4) The discussion between Luca and David raises two issues in my mind -- which
I had not realized that clearly before. First, many people are not necessarily
conscious of what using one of these proxy-based browsers (or a browser via
a CT-proxy) entails in terms of security. Concretely, users are probably not
aware that their HTTPS/TLS/SSL connections is actually point-to-point, and that
there is someone in the middle who can peek at whatever flows within it. They
are probably not even aware -- in some cases, such as TeaShark, not even 
knowledgeable observers of the mobile scene are -- of what kind of company 
is behind the proxy-based browser, where the proxies are located, and how they
are managed. Secondly, enthusiastic commentators are suggesting that terminal
manufacturers start installing these proxy-based browsers as defaults on their
phones -- which would result in the end of their "opt-in" character and an 
increase of the risk. My conclusion is that any such browser that is unable to
provide end-to-end TLS/SSL security and claims to be a "full-Web" browser is 
severely misrepresenting its capabilities.
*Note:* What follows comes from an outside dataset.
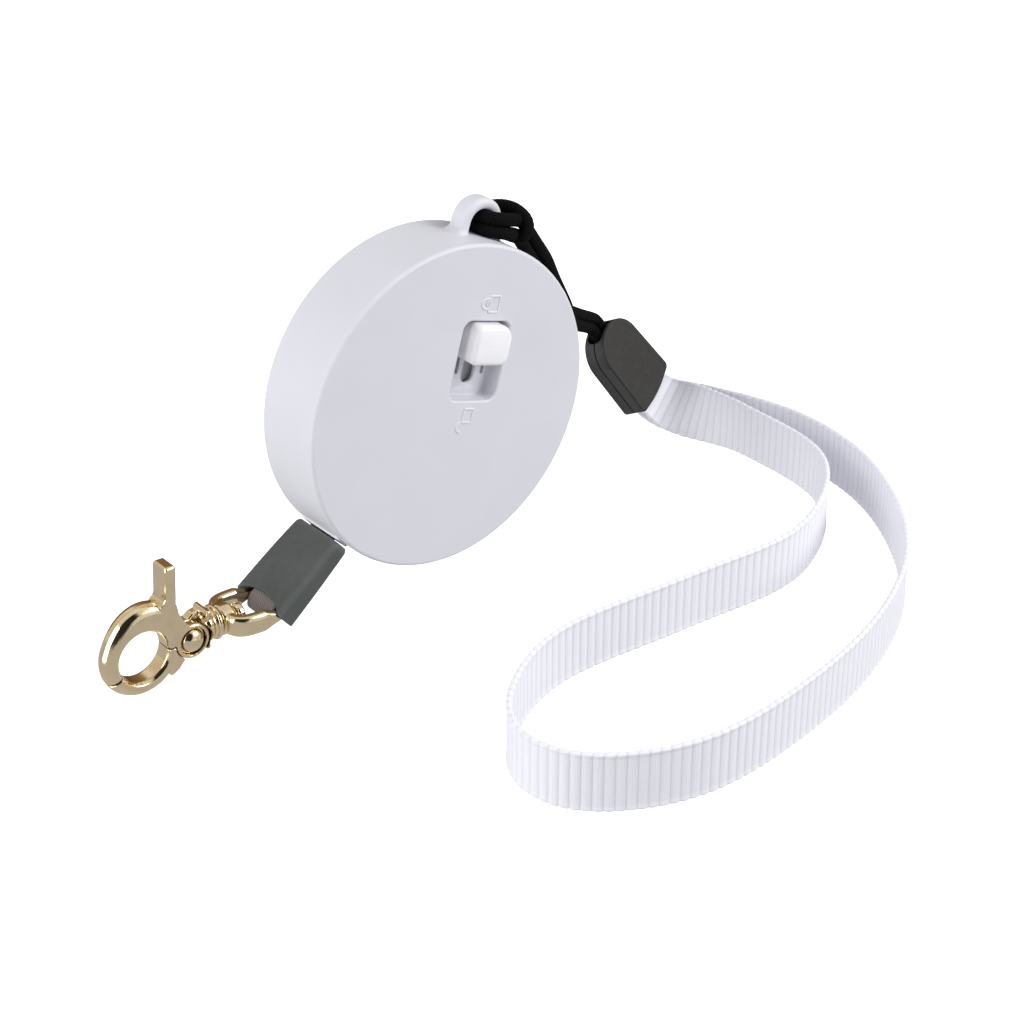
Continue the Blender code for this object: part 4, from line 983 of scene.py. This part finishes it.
def cord_path():
    """One cord, doubled: from the clip, hitched through the eyelet and back to the clip."""
    inside = CLIP @ Vector((-CLIP_LENGTH / 2 + 1.4, 0, 0))
    mouth_point = CLIP @ Vector((-CLIP_LENGTH / 2, 0, 0))
    before = CLIP @ Vector((-CLIP_LENGTH / 2 - 2.0, 0, 0))
    run = [(14.6, 33.5, 8.6), (19.4, 29.9, 7.6), (23.9, 26.6, 6.5), (28.4, 22.5, 5.0), (35.4, 17.0, 2.6),
           (42.3, 13.3, -0.6), (49.5, 11.1, -4.6)]
    middle = np.array([*run, tuple(before), tuple(mouth_point), tuple(inside)], float)
    across = np.array(CLIP.to_3x3() @ Vector((0, 1, 0)))
    sides = []
    for i, place in enumerate(middle):
        lean = min(1.0, max(0.0, (i - 2) / 5))
        radial = unit(place * (1, 1, 0))
        offset = unit(radial * (1 - lean) - across * lean) * (CORD_RADIUS + 0.01)
        sides.append((place + offset, place - offset))
    front = [(12.6, 36.0, 10.0), (9.6, 36.6, 11.3), (6.4, 36.75, 12.0), (3.6, 36.65, 11.0), (2.5, 36.6, 8.0)]
    behind = [(3.4, 36.6, 5.0), (5.6, 36.8, 3.9), (8.2, 37.2, 4.6)]
    bight = [(9.9, 38.0, 6.4), (11.0, 38.1, 9.0), (11.7, 37.0, 11.9), (11.9, 35.0, 12.8), (11.6, 33.4, 11.8),
             (11.1, 33.0, 9.2), (10.2, 33.3, 6.2)]
    return_behind = [(8.0, 34.0, 4.2), (5.2, 34.4, 4.0), (3.0, 34.4, 5.4)]
    return_front = [(2.5, 34.4, 8.0), (3.6, 34.3, 11.0), (6.4, 34.15, 12.0), (9.6, 33.8, 11.3), (12.6, 33.0, 9.8)]
    points = [side[0] for side in reversed(sides)] + front + behind + bight + return_behind + return_front
    return np.array(points + [side[1] for side in sides], float)


def make_cord():
    path = smooth_path(cord_path(), 10)
    lengths, path = resample(path, step=0.16)
    path = relax(path, 30)
    tangents = unit(np.gradient(path, axis=0))
    rulings = [np.array((0.0, 0.0, 1.0))]
    for before, after in zip(tangents, tangents[1:]):
        ruling = rulings[-1] - after * (rulings[-1] @ after)
        rulings.append(ruling / np.linalg.norm(ruling))
    around = np.linspace(0, 2 * pi, 40, endpoint=False)[None, :]
    twist = 2 * pi * lengths[:, None] / 6.2
    lattice = np.maximum(np.cos(4 * around + 4 * twist)**2, np.cos(4 * around - 4 * twist)**2)
    radius = CORD_RADIUS * (0.93 + 0.09 * lattice)
    section = np.stack([radius * np.cos(around), radius * np.sin(around)], -1)
    mesh = sweep("cord", path, rulings, section, lengths=lengths)
    cord = add("braided_cord", mesh)
    dress(cord, CORD, "lanyard", ["lanyard_cord"], angle=0)


def clip_outline(inset=0.0):
    """Bulged strap end with small corners, sides that widen towards it, and a wide round cord end."""
    length, half = CLIP_LENGTH / 2 - inset, CLIP_WIDTH / 2 - inset
    corner, nose, bulge = 1.2 - inset * 0.4, 6.6 - inset, 0.8
    points = []
    for i in range(13):
        y = -(half - corner) + 2 * (half - corner) * i / 12
        points.append((length - bulge * (y / half)**2, y))
    end = points[-1][0]
    points += arc((end - corner, half - corner), corner, 0, pi / 2, 8)[1:]
    points += arc((-length + nose, half - 0.5 - nose), nose, pi / 2, pi, 16)
    points += [(x, -y) for x, y in reversed(arc((-length + nose, half - 0.5 - nose), nose, pi / 2, pi, 16))]
    points += [(x, -y) for x, y in reversed(arc((end - corner, half - corner), corner, 0, pi / 2, 8)[1:])]
    return points


def make_clip_half(name, node, side):
    seam, outside, edge = 0.08, CLIP_THICKNESS / 2, 0.35
    levels = [(0.15, seam), (0.0, seam + 0.15), (0.0, outside - edge)]
    levels += [(edge * (1 - cos(t * pi / 16)), outside - edge + edge * sin(t * pi / 16)) for t in range(1, 9)]
    outlines = [clip_outline(inset) for inset, _ in levels]
    half = add(name, loft(name, outlines, [side * z for _, z in levels]), scaled(CLIP))
    length = CLIP_LENGTH / 2
    strap = rounded_rectangle((0, 0), 12.8, 2.9, 0.7, 4)
    pocket = grid_mesh("pocket", [[(x, a, b) for a, b in strap] for x in (1.0, length + 1)], caps=True)
    cord = rounded_rectangle((0, 0), 6.8, 4.2, 1.6, 6)
    hole = grid_mesh("hole", [[(x, a, b) for a, b in cord] for x in (-length - 1, -1.6)], caps=True)
    cut(half, add("pocket", pocket, scaled(CLIP)), add("hole", hole, scaled(CLIP)))
    dress(half, BLACK, "strap", [node], angle=32, weighted=True)


def scaled(matrix):
    """World placement of a millimetre frame of the front view."""
    moved = matrix.copy()
    moved.translation = matrix.translation * MM
    return FRONT_VIEW @ moved


def strap_stations():
    """Centre of the strap and how far it leans from upright to flat in the clip, round its loop."""
    end = CLIP_LENGTH / 2

    def clip_point(x, layer):
        return tuple(CLIP @ Vector((x, 0, layer)))

    ground = Vector((0.958, 0.287, 0.0))
    loop = [(71.8, 47.7), (47.8, 64.6), (18.4, 64.3), (-12.8, 62.9), (-31.9, 71.8), (-39.1, 83.1),
            (-33.9, 96.0), (-13.1, 104.8), (20.3, 101.0), (45.5, 91.4), (63.3, 77.5), (77.3, 56.0),
            (81.9, 36.0)]
    lead = end + 2.5
    stations = [(clip_point(x, STRAP_LAYER), 1.0) for x in (1.5, end, lead)]
    stations += [((78.3, -6.2, 3.5), 0.55), ((80.6, -5.6, 11.5), 0.2), ((80.1, -4.7, 21.6), 0.0)]
    stations += [(tuple(ground * s + STRAP_UP * STRAP_HEIGHT + Vector((0, 0, z))), 0.0) for s, z in loop]
    stations += [((84.6, -3.4, 21.6), 0.0), ((83.2, -5.3, 11.2), 0.2), ((80.2, -6.7, 2.6), 0.55)]
    return stations + [(clip_point(x, -STRAP_LAYER), 1.0) for x in (lead, end, 1.5)]


def make_strap():
    """Ribbed webbing with beaded selvedges."""
    stations = strap_stations()
    path = smooth_path([place for place, _ in stations], 24)
    leans = smooth_path([(lean, 0, 0) for _, lean in stations], 24)[:, :1]
    _, path, leans = resample(path, leans, step=1.0)
    path, leans = relax(path, 24, 4), relax(leans, 24, 4)
    path = smooth_path(path, 6)
    leans = smooth_path(np.repeat(leans, 3, 1), 6)[:, :1]
    lengths, path, leans = resample(path, leans, step=STRAP_RIB / 10)
    flat = np.array(CLIP.to_3x3() @ Vector((0, 1, 0)))
    leans = np.clip(leans, 0, 1)
    rulings = np.array(STRAP_UP) * (1 - leans) + flat * leans

    phase = np.abs(np.sin(pi * lengths / STRAP_RIB))
    ridge = (phase**0.7)[:, None]
    half = STRAP_WIDTH / 2
    bead = 0.44 + 0.17 * ridge
    inner = half - 0.9
    across = np.linspace(inner, -inner, 25)[None, :]
    through = 0.29 + 0.16 * ridge + 0 * across
    turns = np.linspace(-pi / 2, pi / 2, 9)[None, :]
    centre = half - 0.55
    right = np.stack([centre + bead * np.cos(turns), bead * 1.05 * np.sin(turns)], -1)
    left = np.stack([-centre - bead * np.cos(turns), -bead * 1.05 * np.sin(turns)], -1)
    top = np.stack([across + 0 * through, through], -1)
    bottom = np.stack([-across + 0 * through, -through], -1)
    section = np.concatenate([right, top, left, bottom], 1)
    mesh = sweep("strap", path, rulings, section, lengths=lengths)
    strap = add("webbing_strap", mesh)
    dress(strap, WEBBING, "strap", ["wrist_strap"], angle=0)


# Inside, kept from the frame


def dress_inside():
    """Materials for the nodes that are shown as they are."""
    looks = {
        "inner_plastic": INNER, "steel": STEEL, "woven_line": LINE, "white_plastic": WHITE,
        "gold_metal": GOLD, "black_plastic": BLACK, "slider_plastic": SLIDER, "dark_rubber": RUBBER,
        "black_cord": CORD, "white_webbing": WEBBING,
    }
    slots = {part["node"]: part["material_slot"] for part in frame["record"]["subparts"]}
    for name, node in frame["nodes"].items():
        if node.hide_render:
            continue
        node.data.materials.clear()
        node.data.materials.append(looks[slots[name]])


# Stage


def make_camera():
    camera = bpy.data.objects.new("camera", bpy.data.cameras.new("camera"))
    bpy.context.scene.collection.objects.link(camera)
    right = Vector((0.7361, -0.6400, 0.2203))
    up = Vector((0.0538, 0.3798, 0.9235))
    forward = Vector((0.6747, 0.6679, -0.3141))
    camera.matrix_world = (Matrix.Translation((-0.29099, -0.32625, 0.12312))
                           @ Matrix((right, up, -forward)).transposed().to_4x4())
    camera.data.lens = 80.86
    camera.data.sensor_width = 36.0
    camera.data.clip_start = 0.02
    camera.data.clip_end = 100
    bpy.context.scene.camera = camera


def make_light(name, place, target, size, power, colour=(1, 1, 1)):
    data = bpy.data.lights.new(name, "AREA")
    data.shape = "RECTANGLE"
    data.size, data.size_y = size
    data.energy = power
    data.color = colour
    light = bpy.data.objects.new(name, data)
    bpy.context.scene.collection.objects.link(light)
    light.location = place
    light.rotation_euler = (Vector(target) - Vector(place)).to_track_quat("-Z", "Y").to_euler()


def make_world():
    """White to the camera, a graded studio to matte surfaces, and a studio with dark cards to glossy ones."""
    world = bpy.data.worlds.new("studio")
    bpy.context.scene.world = world
    world.use_nodes = True
    tree = world.node_tree
    tree.nodes.clear()

    def node(kind, **inputs):
        new = tree.nodes.new(kind)
        for name, value in inputs.items():
            new.inputs[name.replace("_", " ")].default_value = value
        return new

    def ramp(source, stops, low=-1.0):
        scale = node("ShaderNodeMapRange", From_Min=low)
        colours = tree.nodes.new("ShaderNodeValToRGB")
        tree.links.new(source, scale.inputs["Value"])
        tree.links.new(scale.outputs["Result"], colours.inputs["Fac"])
        for i, (position, colour) in enumerate(stops):
            stop = colours.color_ramp.elements[i] if i < 2 else colours.color_ramp.elements.new(position)
            stop.position = position
            stop.color = (*colour, 1)
        return colours.outputs["Color"]

    def mixed(factor, first, second):
        mix = tree.nodes.new("ShaderNodeMixShader")
        tree.links.new(factor, mix.inputs["Fac"])
        tree.links.new(first, mix.inputs[1])
        tree.links.new(second, mix.inputs[2])
        return mix.outputs[0]

    place = tree.nodes.new("ShaderNodeTexCoord").outputs["Generated"]
    rays = tree.nodes.new("ShaderNodeLightPath")
    split = tree.nodes.new("ShaderNodeSeparateXYZ")
    tree.links.new(place, split.inputs[0])

    seen = node("ShaderNodeBackground", Color=(1, 1, 1, 1), Strength=1.0)
    room = node("ShaderNodeBackground", Strength=0.68)
    grey = [(0.0, 0.44), (0.35, 0.48), (0.5, 0.60), (0.75, 0.82), (1.0, 0.95)]
    tree.links.new(ramp(split.outputs["Z"], [(p, (v, v, v * 1.04)) for p, v in grey]), room.inputs["Color"])

    lens = tree.nodes.new("ShaderNodeVectorMath")
    lens.operation = "DOT_PRODUCT"
    lens.inputs[1].default_value = (-0.6747, -0.6679, 0.3141)
    tree.links.new(place, lens.inputs[0])
    cards = ramp(lens.outputs["Value"], [
        (0.0, (0.10, 0.06, 0.03)), (0.30, (0.30, 0.20, 0.10)), (0.40, (0.95, 0.92, 0.86)), (0.55, (0.55, 0.48, 0.36)),
        (0.62, (0.95, 0.94, 0.90)), (0.84, (0.80, 0.80, 0.78)), (0.88, (0.01, 0.01, 0.01)), (1.0, (0.02, 0.02, 0.02)),
    ])
    glossy = node("ShaderNodeBackground", Strength=0.95)
    tree.links.new(cards, glossy.inputs["Color"])
    around = mixed(rays.outputs["Is Glossy Ray"], room.outputs[0], glossy.outputs[0])
    output = tree.nodes.new("ShaderNodeOutputWorld")
    tree.links.new(mixed(rays.outputs["Is Camera Ray"], around, seen.outputs[0]), output.inputs["Surface"])


def make_floor():
    """Pale floor, far below so that the line can be drawn out to its full length."""
    mesh = bpy.data.meshes.new("floor")
    size, height = 20.0, -2.6
    mesh.from_pydata([(-size, -size, height), (size, -size, height), (size, size, height), (-size, size, height)],
                     [], [(0, 1, 2, 3)])
    floor = bpy.data.objects.new("floor", mesh)
    bpy.context.scene.collection.objects.link(floor)
    look = Look("floor_look", (0.9, 0.9, 0.9), 0.9)
    look.set("Emission Color", (1, 1, 1, 1))
    rays = look.node("ShaderNodeLightPath")
    look.link(rays.outputs["Is Camera Ray"], look.shader.inputs["Emission Strength"])
    floor.data.materials.append(look.material)


def make_stage():
    make_camera()
    make_world()
    make_floor()
    make_light("key", (0.45, -0.70, 0.70), (0, 0, 0), (0.6, 0.6), 8.0)
    make_light("side", (-0.9, 0.1, -0.05), (0, 0, 0), (0.7, 0.9), 6.0)
    bpy.context.scene.view_settings.view_transform = "Standard"


make_case()
make_slider()
make_rear()
make_sleeve()
make_line_end()
make_pulled_line()
make_eye()
make_hook_body()
make_jaw()
make_rivet()
make_cord()
make_clip_half("clip_top", "strap_clip_cover", 1)
make_clip_half("clip_bottom", "strap_clip_base", -1)
make_strap()
dress_inside()
make_stage()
5) There is an ironic historical footnote to the whole affair. When WAP was
introduced, it featured point-to-point secure connections (WTLS and TLS on
different sides of the gateway), and proxy-based compilation of content to a
compact format directly interpretable by the terminal. This architecture was
the target of deafening broadsides -- some famous ones being "HTTP-NG & WAP; 
Proxies are Good, Gateways are Bad" (a presentation by the W3C) and "W* Effect 
Considered Harmful". WAP was considered inherently insecure (point-to-point 
instead of end-to-end), and against the spirit and architecture of WWW because
of its reliance on pre-compiled content. At least the criticism on security was
justified -- and resulted in a number of corporations, especially banks, hosting
their own WAP gateway in-house. Nowadays the architecture of proxy-based 
browsers (OperaMini, UCWEB, TeaShark, Bolt, Skyfire) is eerily reminiscent of 
WAP (fixed intermediary node mediating all communications, content digested into
a proprietary, interpretable format, point-to-point sessions) and has similar 
consequences on end-to-end security -- as have CT-proxies. However, and 
curiously enough, all arguments against such schemes, once so decisive are now
considered to be of little import...

This being said: The message starting the thread was a
first shot. The discussion is not yet ready to be concluded.